Marcia Gagliardi, Tablehopper: I gotta hand it to the Divisadero corridor, it keeps coming on strong.

Sara Deseran, San Francisco Magazine: I still think Hayes Valley is really finding itself.

Pete Kane, SF Weekly: Divisadero is sexier, but the Castro's vast improvement deserves recognition.

Brock Keeling, 7x7: The TL or the Mission.

Tamara Palmer, The Bold Italic: Y'all probably want me to say the Mission or something, but nah. I think between The Progress, Brenda's Meat & Three and new Japanese places like Udon Mugizo, I've gotta give it up to the Moe this year—Fillmore!

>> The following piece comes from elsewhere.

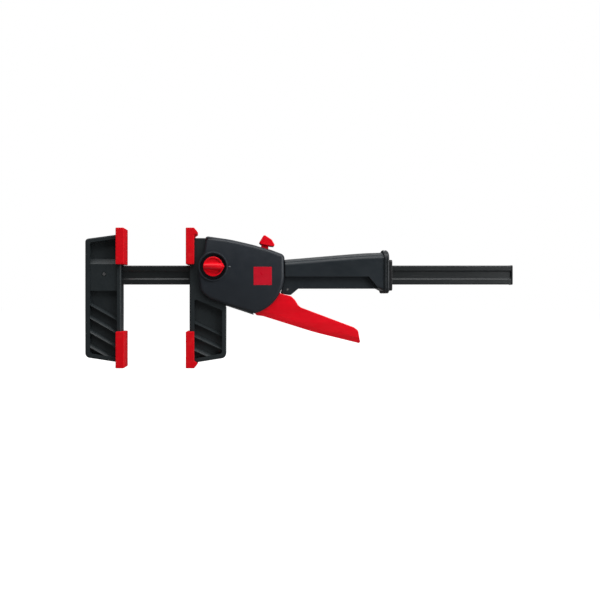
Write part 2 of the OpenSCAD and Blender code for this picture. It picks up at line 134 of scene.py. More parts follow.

Lauren Sloss, Tasting Table/SFist: Oakland, either Temescal or Uptown.

Jay Barmann, SFist: It's still the Mission. I mean, come on...Thrillist even declared it the best in the country.

Grant Marek, Thrillist: Crocker-Amazon. Kidding! The Mission, of course it is. If only for the sheer number of solid new restaurants and the fact that it's now home to one of the coolest dining concepts in the country in Lazy Bear.

Editor's note: Our tally once again puts the Mission in the lead with eight votes, followed by Divisadero and the Tenderloin, with four each.